===== DATA SEGMENT
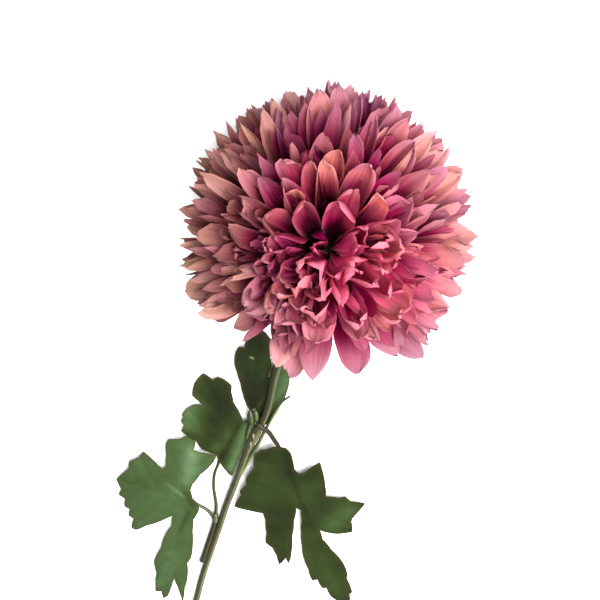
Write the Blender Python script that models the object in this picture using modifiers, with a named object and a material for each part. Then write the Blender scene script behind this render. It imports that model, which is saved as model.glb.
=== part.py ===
# Disbud chrysanthemum: one large bloom on a cut stem with five lobed leaves, lying on a surface.
# The surface is z = 0, the cut end of the stem points to -Y and the bloom is at the +Y end.
# The bloom faces up and a little towards +Y, because the stem is bent sharply just under it.

import math

import bmesh
import bpy
import numpy as np
from mathutils import Vector
from mathutils.geometry import delaunay_2d_cdt

MM = 0.001
GAP = 0.35  # mm left between neighbouring pieces
SHIFT = Vector((-18.5, 125.6, 0.0))  # mm, brings the middle of the whole flower over the origin

# Bloom, in mm and degrees. Polar angles are counted from the axis that the bloom faces along.
BLOOM_CENTER = Vector((0.0, 0.0, 48.0))  # the middle of the ball that the tips lie on
BLOOM_TILT = 32.0
BLOOM_TURN = 18.0
BLOOM_RADIUS = 72.0
CORE_CENTER = BLOOM_CENTER + Vector((2.9, -8.9, 5.8))  # the petals leave nearer to the stem
CORE_RADIUS = 17.0
PETAL_COUNT = 180
PETAL_SEED = 7
FIRST_POLAR = 9.0
LAST_POLAR = 130.0
PETAL_THICKNESS = 0.7
PETAL_ROOT_WIDTH = 3.4
PETAL_WIDTH = 10.5
ROOT_SINK = 4.5  # how deep a petal's root lies in the core
PETAL_ROWS = (0.0, 0.42, 0.84, 1.0)  # places of the rows of points between root and tip
ROW_WIDTHS = (0.0, 0.82, 0.9, 0.0)  # shares of the petal's width; the root has its own
ROW_CUPS = (0.3, 1.3, 1.7, 0.0)  # mm that the edges stand above the midrib
LAST_FROM_CORE = 132.5  # no petal leaves the core further round than this, so the calyx is free
STEEPEST = 112.0  # petals that point lower than this, from straight up, are pushed outwards
STEEP_SHARE = 0.7
VALLEY_POLAR = 48.0  # a dark valley crosses the upper half between the inner tuft and the rest
VALLEY_PUSH = 7.0
VALLEY_SPREAD = 11.0
INCURVE = 0.22  # radians that the petals under the hollow curl towards the axis
INCURVE_PLACE = -0.42
INCURVE_SPREAD = 0.3
INCURVE_LAST_POLAR = 60.0
FRINGE_TURN = 178.0  # towards the stem one outer petal in three is long and the others are short
FRINGE_SPREAD = 45.0
FRINGE_EVERY = 3
FRINGE_SHARE = 0.74  # reach of the short ones
FRINGE_WIDTH = 1.15  # width of the long ones
PARTING_TURN = 141.0  # where the outer petals lie apart, counted round the axis from the +Y side
PARTING_PUSH = 15.0
PARTING_SPREAD = 26.0
SURFACE_GAP = 0.2  # mm that the lowest petals stay above the surface
EASE = 1.2  # mm over which what would sink is laid flat instead
GOLDEN_ANGLE = math.pi * (3.0 - math.sqrt(5.0))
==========
▶ [WORK TO COMPLETE] Copy the lines from the start of the data verbatim, stopping after the line containing "SHIFT = Vector((-18.5, 125.6, 0.0))".

▶ [WORKED ANSWER]
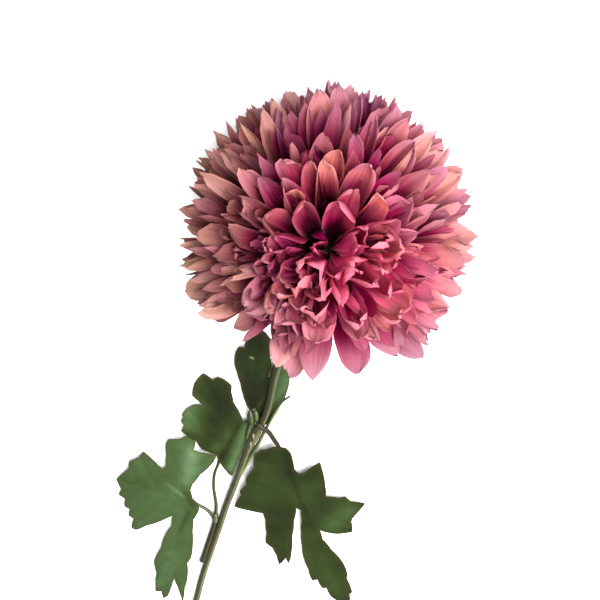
Write the Blender Python script that models the object in this picture using modifiers, with a named object and a material for each part. Then write the Blender scene script behind this render. It imports that model, which is saved as model.glb.
=== part.py ===
# Disbud chrysanthemum: one large bloom on a cut stem with five lobed leaves, lying on a surface.
# The surface is z = 0, the cut end of the stem points to -Y and the bloom is at the +Y end.
# The bloom faces up and a little towards +Y, because the stem is bent sharply just under it.

import math

import bmesh
import bpy
import numpy as np
from mathutils import Vector
from mathutils.geometry import delaunay_2d_cdt

MM = 0.001
GAP = 0.35  # mm left between neighbouring pieces
SHIFT = Vector((-18.5, 125.6, 0.0))  # mm, brings the middle of the whole flower over the origin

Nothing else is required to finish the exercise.